Timed visual searches in plots with kudzu were conducted from May to Oct in 2004–2005. Three to 6 plots (2–15 m2) were marked per site, and each was searched for 15 min in 2004 and 5 min in 2005. The total time spent searching was 2050 min in the Kinki District and 395 min in other regions. All of different morphotypes found were captured and identified in the laboratory. Immature insects were reared on kudzu at 25°C and 16:8 L:D to obtain adults for identification.
Forty-seven potential kudzu-feeding species were identified during the 2-year survey. Three are new records from kudzu, 28 are previously reported kudzu-feeding species (Tayutivutikul & Kushigemati 1992; Sun et al. 2006), 4 are species without host-plant information, and 12 are species known to feed on fabaceous plants (Inoue 1982; Hayashi et al. 1984; Tomokuni 1993; Anonymous 2006) and included as potential kudzu feeders because kudzu was almost the only fabaceous plant in the research sites.
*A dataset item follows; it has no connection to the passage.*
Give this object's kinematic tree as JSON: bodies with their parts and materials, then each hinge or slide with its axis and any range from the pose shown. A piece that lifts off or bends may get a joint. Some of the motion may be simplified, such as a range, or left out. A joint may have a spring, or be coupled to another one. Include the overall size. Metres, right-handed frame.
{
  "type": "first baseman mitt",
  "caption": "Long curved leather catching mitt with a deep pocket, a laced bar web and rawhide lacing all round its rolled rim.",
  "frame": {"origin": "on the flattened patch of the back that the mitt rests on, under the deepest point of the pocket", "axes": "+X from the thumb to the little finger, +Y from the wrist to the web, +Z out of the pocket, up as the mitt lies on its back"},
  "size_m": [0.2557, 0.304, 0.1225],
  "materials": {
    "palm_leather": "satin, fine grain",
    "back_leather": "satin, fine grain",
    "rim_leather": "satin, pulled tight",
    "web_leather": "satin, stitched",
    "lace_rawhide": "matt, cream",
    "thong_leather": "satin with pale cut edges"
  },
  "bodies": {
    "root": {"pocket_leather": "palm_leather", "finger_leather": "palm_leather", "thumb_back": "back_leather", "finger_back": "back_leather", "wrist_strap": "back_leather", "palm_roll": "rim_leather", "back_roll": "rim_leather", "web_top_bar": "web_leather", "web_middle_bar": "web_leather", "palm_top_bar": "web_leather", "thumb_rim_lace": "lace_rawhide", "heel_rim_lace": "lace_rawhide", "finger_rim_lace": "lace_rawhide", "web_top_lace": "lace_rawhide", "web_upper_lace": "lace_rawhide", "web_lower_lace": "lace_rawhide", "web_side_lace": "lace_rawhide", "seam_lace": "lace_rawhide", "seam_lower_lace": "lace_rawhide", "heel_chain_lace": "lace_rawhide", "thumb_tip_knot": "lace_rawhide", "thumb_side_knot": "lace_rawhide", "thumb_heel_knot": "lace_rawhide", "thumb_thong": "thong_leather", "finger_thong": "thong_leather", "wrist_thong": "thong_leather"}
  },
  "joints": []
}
Of the 47 potential kudzu-feeding species collected, 20 were not listed in Tayutivutikul & Kushigemati (1992; Table 1). Four of these 20 were confirmed as kudzu feeders by our observations and Sun et al. (2006). Further study is needed to determine if the other 16 species are kudzu-feeding specialists. All 5 specialists collected, Trachys auricollis E. Saunders (Buprestidae), 2 cecidomyiids, Pitydiplosis sp. and Genus sp., Mesalcidodes trifidus Pascoe (Curculionidae), and Borowiecius ademptus (Sharp) (Bruchidae), were recorded as such in Tayutivutikul & Kushigemati (1992).
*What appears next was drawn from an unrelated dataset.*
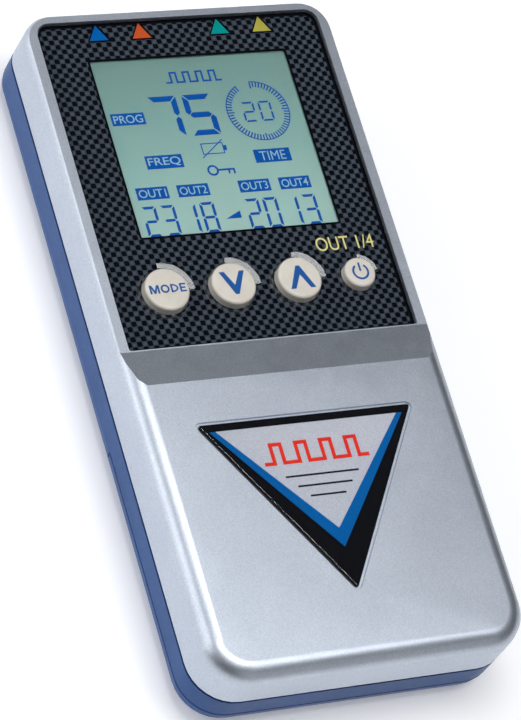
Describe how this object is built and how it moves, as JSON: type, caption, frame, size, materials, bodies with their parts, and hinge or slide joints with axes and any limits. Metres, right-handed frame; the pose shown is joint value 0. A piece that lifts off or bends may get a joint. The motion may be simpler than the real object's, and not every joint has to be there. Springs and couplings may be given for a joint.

The leaf miner T. auricollis and 2 leaf galler Pitydiplosis sp., and Genus sp. are specialists not reported in Sun et al. 2006, but abundant in Japan. Larvae of M. trifidus form stem galls on kudzu, and cannot complete their development on soybean (Sun et al. 2006). The adults feed on kudzu petioles (Sun et al. 2006) but also on soybean, kidney bean, adzuki bean, and cowpea (Anonymous 2006). The seed-feeder B. ademptus is naturalized in North Carolina (Sun et al. 2006).
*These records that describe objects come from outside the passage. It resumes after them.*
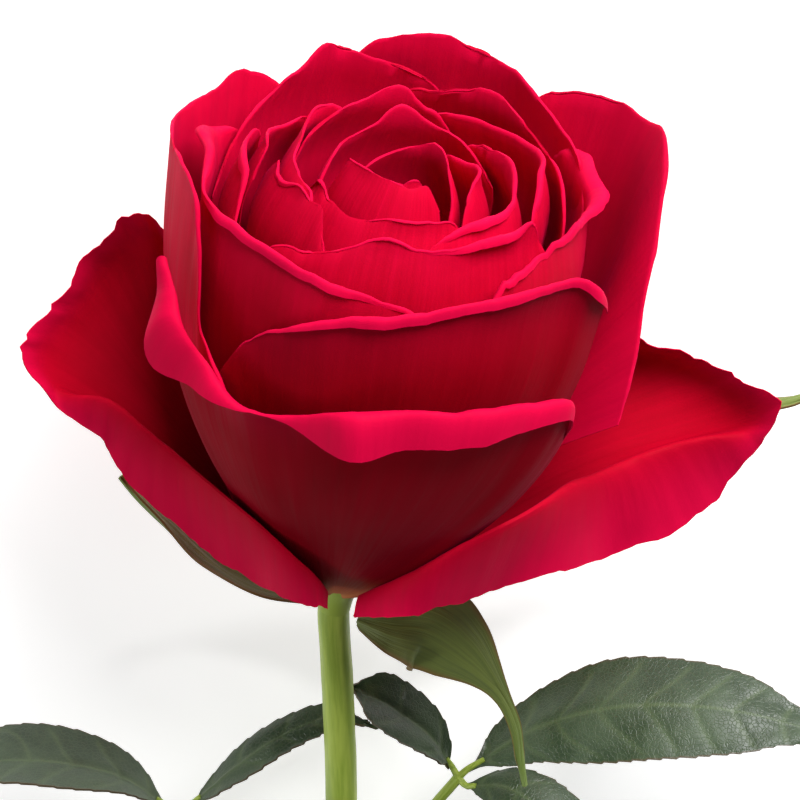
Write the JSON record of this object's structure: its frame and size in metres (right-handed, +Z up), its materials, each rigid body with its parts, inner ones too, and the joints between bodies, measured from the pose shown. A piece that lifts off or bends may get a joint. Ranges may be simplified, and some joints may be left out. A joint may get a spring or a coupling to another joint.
{
  "type": "cut rose",
  "caption": "Cut rose laid on its back: a half-open flower head of nested, rolled petals over a hip with sepals, on a prickly stem with compound leaves.",
  "frame": {"origin": "on the floor under the middle of the rose's box", "axes": "+Y from the stem's cut foot to the flower head, +Z up, +X to the right as seen from above with the head at the top"},
  "size_m": [0.1606, 0.303, 0.0755],
  "materials": {
    "petals": "velvety crimson with a pink sheen on the rolled lips",
    "sepals": "matte olive green, browner towards the tips",
    "leaves": "waxy grey-green with lighter veins",
    "leaf_stalks": "satin green",
    "stem": "satin yellow-green, darker on one side"
  },
  "bodies": {
    "root": {"heart_petal_1": "petals", "heart_petal_2": "petals", "heart_petal_3": "petals", "inner_petal_1": "petals", "inner_petal_2": "petals", "inner_petal_3": "petals", "inner_petal_4": "petals", "inner_petal_5": "petals", "inner_petal_6": "petals", "inner_petal_7": "petals", "middle_petal_1": "petals", "middle_petal_2": "petals", "middle_petal_3": "petals", "middle_petal_4": "petals", "middle_petal_5": "petals", "outer_petal_1": "petals", "outer_petal_2": "petals", "outer_petal_3": "petals", "outer_petal_4": "petals", "outer_petal_5": "petals", "outer_petal_6": "petals", "outer_petal_7": "petals", "outer_petal_8": "petals", "guard_petal_left": "petals", "guard_petal_right": "petals", "guard_petal_small": "petals", "guard_petal_back_left": "petals", "guard_petal_back_right": "petals", "sepal_front": "sepals", "sepal_right": "sepals", "sepal_left": "sepals", "sepal_back_left": "sepals", "sepal_back_right": "sepals", "hip": "stem", "stem": "stem", "leaf_a_stalk": "leaf_stalks", "leaf_a_leaflet_1": "leaves", "leaf_a_leaflet_2": "leaves", "leaf_a_leaflet_3": "leaves", "leaf_b_stalk": "leaf_stalks", "leaf_b_leaflet_1": "leaves", "leaf_b_leaflet_2": "leaves", "leaf_b_leaflet_3": "leaves", "leaf_c_stalk": "leaf_stalks", "leaf_c_leaflet_1": "leaves", "leaf_c_leaflet_2": "leaves", "leaf_c_leaflet_3": "leaves", "leaf_c_leaflet_4": "leaves", "leaf_c_leaflet_5": "leaves"}
  },
  "joints": []
}
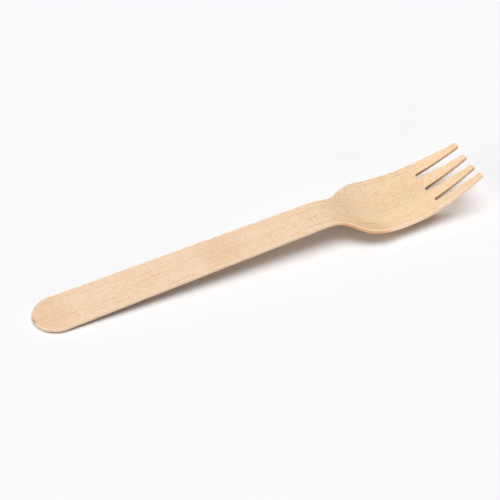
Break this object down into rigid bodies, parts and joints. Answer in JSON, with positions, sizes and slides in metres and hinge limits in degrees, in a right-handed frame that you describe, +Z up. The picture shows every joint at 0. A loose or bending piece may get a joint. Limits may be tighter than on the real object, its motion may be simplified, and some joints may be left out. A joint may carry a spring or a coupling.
{
  "type": "wooden fork",
  "caption": "Disposable birch veneer fork with a flat tapering handle, a pressed shallow bowl and tapered tines.",
  "frame": {"origin": "under the middle of the fork's box, on the surface that it lies on", "axes": "+X along the handle towards the tine tips, +Z up, the hollow of the bowl facing up, and the fork the same on both sides of the plane y = 0"},
  "size_m": [0.16, 0.0284, 0.0124],
  "materials": {
    "birch": "bare sanded birch veneer, dull"
  },
  "bodies": {
    "root": {"fork": "birch"}
  },
  "joints": []
}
Three species of Lepidptera (Endoclyta signifier Walker, Endoclyta excrescens Buutler, and Ostrinia sp.) feed on kudzu roots (Tsugawa & Kayama 1985), 2 of which are hepalid (Endoclyta spp.) generalists and pests of economically important plants (Anonymous 2006).
This project was funded by the USDA Forest Service and the 21st Century COE program for Innovative Food and Environmental Studies Pioneered by Entomomimetic Sciences from the Ministry of Education, Culture, Sports, Science and Technology of Japan. We thank Suzanne Lyon (University of Massachusetts) for critical reading of our manuscript. We thank Kazuo Yamazaki (Osaka City Institute of Public Health and Environmental Science), Kazunori Ohashi, Chihiro Himuro, Shuhei Kada, and Jiichiro Yoshimoto (Kyoto University) for identification of insects.
NEW POTENTIAL KUDZU-FEEDING INSECTS COLLECTED.
Kudzu is an aggressive invasive weed introduced from Japan to the United States. A 2-year survey of herbivorous insects on this plant in central Japan found 47 potential kudzu-feeding species, including 5 likely specialists. The leaf-miner Trachys auricollis is the most promising agent for biological control of kudzu.